Kolstad: I don’t expect as dramatic a change as many predict. Much of the emission reductions in the CPP are now happening automatically with the lower price of natural gas and penetration of renewables. Most western states are predicted to actually reduce carbon more than required by the CPP. That won’t change. But still, some of the bite of the CPP will be gone.

Wara: One thing to emphasize is that this just extends the uncertainty in the power sector about what regulation will ultimately govern carbon emissions. Everyone knows that one day these will be regulated and this uncertainty makes it hard for companies to invest in big projects. It interferes in investment in ways that are unhelpful to our economy and run contrary to Trump’s other goals regarding infrastructure and putting people back to work. It’s hard to invest when there is regulatory uncertainty and this move actually increases uncertainty.

Also, a big motivation for this action is appealing to elements of the base, extending far beyond coal country. Coal miners are a potent symbol of the blue-collar industrial past that has largely disappeared in this country. Although this is great symbolic politics, the changes in the coal industry have little to do with regulations and a lot to do with the cost of natural gas and the fact that Chinese coal demand has fallen dramatically over the past several years. This symbolic action prevents a conversation in the U.S. about what is fair and just transition assistance for coal miners and coal mining communities; it takes the pressure off to do something that is actually helpful. These communities are hurting. They have spent their lives providing America with energy and we’re leaving those people in the lurch.

 

Will we go back to where we were before the CPP? What other factors are at play? For example, will economic realities lessen a rollback’s impact?

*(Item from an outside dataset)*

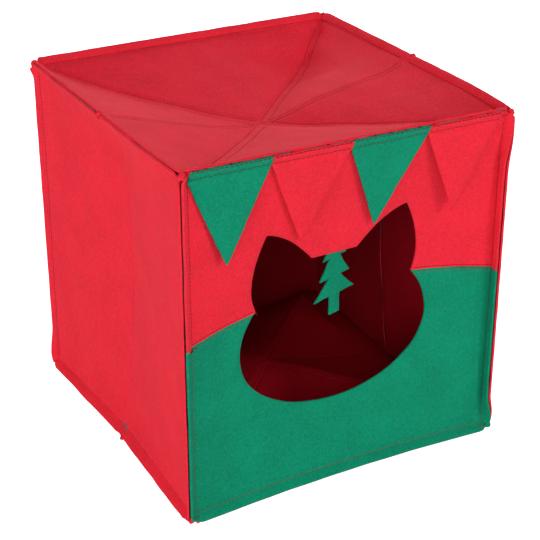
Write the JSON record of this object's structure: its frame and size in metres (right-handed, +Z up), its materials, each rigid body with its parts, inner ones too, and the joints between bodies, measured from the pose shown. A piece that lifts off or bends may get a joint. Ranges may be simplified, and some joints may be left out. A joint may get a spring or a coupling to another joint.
{
  "type": "cat cave bed",
  "caption": "Collapsible cube-shaped cat bed of thick felt with a cat-head entrance, festive bunting and a hanging fir-tree toy.",
  "frame": {"origin": "on the floor plane, under the middle of the bed's outline", "axes": "+Z up, -Y out of the cat-head entrance, +X to the right of someone facing the entrance"},
  "size_m": [0.38, 0.3803, 0.3885],
  "materials": {
    "red_felt": "matt pressed felt",
    "green_felt": "matt pressed felt",
    "coated_wire": "black plastic-coated spring steel",
    "thread": "dark red sewing thread"
  },
  "bodies": {
    "front_frame": {"front_upper_panel": "red_felt", "front_lower_panel": "green_felt", "front_frame_wire": "coated_wire", "left_wall_front_lip": "red_felt", "right_wall_front_lip": "red_felt", "top_front_lip": "red_felt", "floor_front_lip": "red_felt", "pennant_1_hem": "green_felt", "pennant_2_hem": "red_felt", "pennant_3_hem": "green_felt", "pennant_4_hem": "red_felt", "toy_tab": "red_felt"},
    "rear_frame": {"rear_panel": "red_felt", "rear_frame_wire": "coated_wire", "left_wall_rear_lip": "red_felt", "right_wall_rear_lip": "red_felt", "top_rear_lip": "red_felt", "floor_rear_lip": "red_felt"},
    "left_front_wall_half": {"left_front_wall": "red_felt", "left_front_wire": "coated_wire", "left_front_channel": "red_felt", "top_left_front_lip": "red_felt", "floor_left_front_lip": "red_felt"},
    "left_rear_wall_half": {"left_rear_wall": "red_felt", "left_rear_wire": "coated_wire", "left_rear_channel": "red_felt", "top_left_rear_lip": "red_felt", "floor_left_rear_lip": "red_felt"},
    "right_front_wall_half": {"right_front_wall": "red_felt", "right_front_wire": "coated_wire", "right_front_channel": "red_felt", "top_right_front_lip": "red_felt", "floor_right_front_lip": "red_felt"},
    "right_rear_wall_half": {"right_rear_wall": "red_felt", "right_rear_wire": "coated_wire", "right_rear_channel": "red_felt", "top_right_rear_lip": "red_felt", "floor_right_rear_lip": "red_felt"},
    "top_front": {"top_front_flap": "red_felt"},
    "top_rear": {"top_rear_flap": "red_felt"},
    "top_left_front": {"top_left_front_gore": "red_felt"},
    "top_left_rear": {"top_left_rear_gore": "red_felt"},
    "top_right_front": {"top_right_front_gore": "red_felt"},
    "top_right_rear": {"top_right_rear_gore": "red_felt"},
    "floor_front": {"floor_front_flap": "red_felt"},
    "floor_rear": {"floor_rear_flap": "red_felt"},
    "floor_left_front": {"floor_left_front_gore": "red_felt"},
    "floor_left_rear": {"floor_left_rear_gore": "red_felt"},
    "floor_right_front": {"floor_right_front_gore": "red_felt"},
    "floor_right_rear": {"floor_right_rear_gore": "red_felt"},
    "pennant_1": {"pennant_1": "green_felt"},
    "pennant_2": {"pennant_2": "red_felt"},
    "pennant_3": {"pennant_3": "green_felt"},
    "pennant_4": {"pennant_4": "red_felt"},
    "thread_loop": {"toy_thread_loop": "thread"},
    "knot": {"toy_knot": "thread"},
    "tree": {"toy_tree": "green_felt"}
  },
  "joints": [
    {"name": "fold", "type": "hinge", "parent": "front_frame", "child": "left_front_wall_half", "pos_m": [-0.18022, -0.18022, 0.1936], "axis": [0, 0, -1], "range_deg": [0, 71], "stiffness_Nm_per_rad": 0.15, "springref_deg": -28.65},
    {"name": "left_midline_fold", "type": "hinge", "parent": "left_front_wall_half", "child": "left_rear_wall_half", "pos_m": [-0.19, 0, 0.1936], "axis": [0, 0, 1], "range_deg": [0, 142]},
    {"name": "left_rear_seam_fold", "type": "hinge", "parent": "left_rear_wall_half", "child": "rear_frame", "pos_m": [-0.18022, 0.18022, 0.1936], "axis": [0, 0, -1], "range_deg": [0, 71]},
    {"name": "right_front_seam_fold", "type": "hinge", "parent": "front_frame", "child": "right_front_wall_half", "pos_m": [0.18022, -0.18022, 0.1936], "axis": [0, 0, 1], "range_deg": [0, 71]},
    {"name": "right_midline_fold", "type": "hinge", "parent": "right_front_wall_half", "child": "right_rear_wall_half", "pos_m": [0.19, 0, 0.1936], "axis": [0, 0, -1], "range_deg": [0, 142]},
    {"name": "top_front_fold", "type": "hinge", "parent": "front_frame", "child": "top_front", "pos_m": [0, -0.18022, 0.37822], "axis": [-1, 0, 0], "range_deg": [0, 59.15]},
    {"name": "top_rear_fold", "type": "hinge", "parent": "rear_frame", "child": "top_rear", "pos_m": [0, 0.18022, 0.37822], "axis": [1, 0, 0], "range_deg": [0, 59.15]},
    {"name": "top_left_front_fold", "type": "hinge", "parent": "left_front_wall_half", "child": "top_left_front", "pos_m": [-0.18022, -0.09011, 0.37822], "axis": [0, 1, 0], "range_deg": [0, 78.11], "deforming": ["top_left_front_gore"]},
    {"name": "top_left_rear_fold", "type": "hinge", "parent": "left_rear_wall_half", "child": "top_left_rear", "pos_m": [-0.18022, 0.09011, 0.37822], "axis": [0, 1, 0], "range_deg": [0, 78.11], "deforming": ["top_left_rear_gore"]},
    {"name": "top_right_front_fold", "type": "hinge", "parent": "right_front_wall_half", "child": "top_right_front", "pos_m": [0.18022, -0.09011, 0.37822], "axis": [0, -1, 0], "range_deg": [0, 78.11], "deforming": ["top_right_front_gore"]},
    {"name": "top_right_rear_fold", "type": "hinge", "parent": "right_rear_wall_half", "child": "top_right_rear", "pos_m": [0.18022, 0.09011, 0.37822], "axis": [0, -1, 0], "range_deg": [0, 78.11], "deforming": ["top_right_rear_gore"]},
    {"name": "floor_front_fold", "type": "hinge", "parent": "front_frame", "child": "floor_front", "pos_m": [0, -0.18022, 0.00898], "axis": [1, 0, 0], "range_deg": [0, 59.15]},
    {"name": "floor_rear_fold", "type": "hinge", "parent": "rear_frame", "child": "floor_rear", "pos_m": [0, 0.18022, 0.00898], "axis": [-1, 0, 0], "range_deg": [0, 59.15]},
    {"name": "floor_left_front_fold", "type": "hinge", "parent": "left_front_wall_half", "child": "floor_left_front", "pos_m": [-0.18022, -0.09011, 0.00898], "axis": [0, -1, 0], "range_deg": [0, 78.11], "deforming": ["floor_left_front_gore"]},
    {"name": "floor_left_rear_fold", "type": "hinge", "parent": "left_rear_wall_half", "child": "floor_left_rear", "pos_m": [-0.18022, 0.09011, 0.00898], "axis": [0, -1, 0], "range_deg": [0, 78.11], "deforming": ["floor_left_rear_gore"]},
    {"name": "floor_right_front_fold", "type": "hinge", "parent": "right_front_wall_half", "child": "floor_right_front", "pos_m": [0.18022, -0.09011, 0.00898], "axis": [0, 1, 0], "range_deg": [0, 78.11], "deforming": ["floor_right_front_gore"]},
    {"name": "floor_right_rear_fold", "type": "hinge", "parent": "right_rear_wall_half", "child": "floor_right_rear", "pos_m": [0.18022, 0.09011, 0.00898], "axis": [0, 1, 0], "range_deg": [0, 78.11], "deforming": ["floor_right_rear_gore"]},
    {"name": "pennant_1_lift", "type": "hinge", "parent": "front_frame", "child": "pennant_1", "pos_m": [-0.13215, -0.18332, 0.37517], "axis": [-1, 0, 0], "range_deg": [0, 80], "stiffness_Nm_per_rad": 0.01},
    {"name": "pennant_2_lift", "type": "hinge", "parent": "front_frame", "child": "pennant_2", "pos_m": [-0.04405, -0.18332, 0.37517], "axis": [-1, 0, 0], "range_deg": [0, 80], "stiffness_Nm_per_rad": 0.01},
    {"name": "pennant_3_lift", "type": "hinge", "parent": "front_frame", "child": "pennant_3", "pos_m": [0.04405, -0.18332, 0.37517], "axis": [-1, 0, 0], "range_deg": [0, 80], "stiffness_Nm_per_rad": 0.01},
    {"name": "pennant_4_lift", "type": "hinge", "parent": "front_frame", "child": "pennant_4", "pos_m": [0.13215, -0.18332, 0.37517], "axis": [-1, 0, 0], "range_deg": [0, 80], "stiffness_Nm_per_rad": 0.01},
    {"name": "toy_swing", "type": "hinge", "parent": "front_frame", "child": "thread_loop", "pos_m": [-0.0017, -0.15386, 0.2876], "axis": [-1, 0, 0], "range_deg": [-33, 2]},
    {"name": "toy_sway", "type": "hinge", "parent": "thread_loop", "child": "knot", "pos_m": [-0.0017, -0.15386, 0.2776], "axis": [0, 1, 0], "range_deg": [-12, 12]},
    {"name": "toy_twist", "type": "hinge", "parent": "knot", "child": "tree", "pos_m": [-0.0017, -0.15386, 0.2747], "axis": [0, 0, 1], "range_deg": [-44, 2]}
  ],
  "couplings": [
    {"joint": "left_midline_fold", "follows": "fold", "ratio": 2},
    {"joint": "left_rear_seam_fold", "follows": "fold", "ratio": 1},
    {"joint": "right_front_seam_fold", "follows": "fold", "ratio": 1},
    {"joint": "right_midline_fold", "follows": "fold", "ratio": 2},
    {"joint": "top_front_fold", "follows": "fold", "ratio": 0.833},
    {"joint": "top_rear_fold", "follows": "fold", "ratio": 0.833},
    {"joint": "top_left_front_fold", "follows": "fold", "ratio": 1.1},
    {"joint": "top_left_rear_fold", "follows": "fold", "ratio": 1.1},
    {"joint": "top_right_front_fold", "follows": "fold", "ratio": 1.1},
    {"joint": "top_right_rear_fold", "follows": "fold", "ratio": 1.1},
    {"joint": "floor_front_fold", "follows": "fold", "ratio": 0.833},
    {"joint": "floor_rear_fold", "follows": "fold", "ratio": 0.833},
    {"joint": "floor_left_front_fold", "follows": "fold", "ratio": 1.1},
    {"joint": "floor_left_rear_fold", "follows": "fold", "ratio": 1.1},
    {"joint": "floor_right_front_fold", "follows": "fold", "ratio": 1.1},
    {"joint": "floor_right_rear_fold", "follows": "fold", "ratio": 1.1}
  ]
}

Kolstad: Pruitt wants to change the damage estimate from carbon to something much lower. This means that the new CPP will pass a cost-benefit test with much more modest emission rollbacks. But because the economic environment has changed so much, we will not go back to the pre-CPP emission levels. Keep in mind that the CPP has yet to go into effect, since the Supreme Court stayed it – one of Scalia’s last actions.

Wara: We will not be going back to where we were because the world has moved on. Market-based changes in the power sector have already reduced emissions in the ways foreseen by the Clean Power Plan. Also, improvements in energy efficiency are having a big impact on the demand side. Because of those improvements we don’t need as many power plants, and as a result, the more expensive coal fired plants can’t compete. Combine that with the low cost of natural gas and improvements in renewables and coal can’t win, whatever the regulations are.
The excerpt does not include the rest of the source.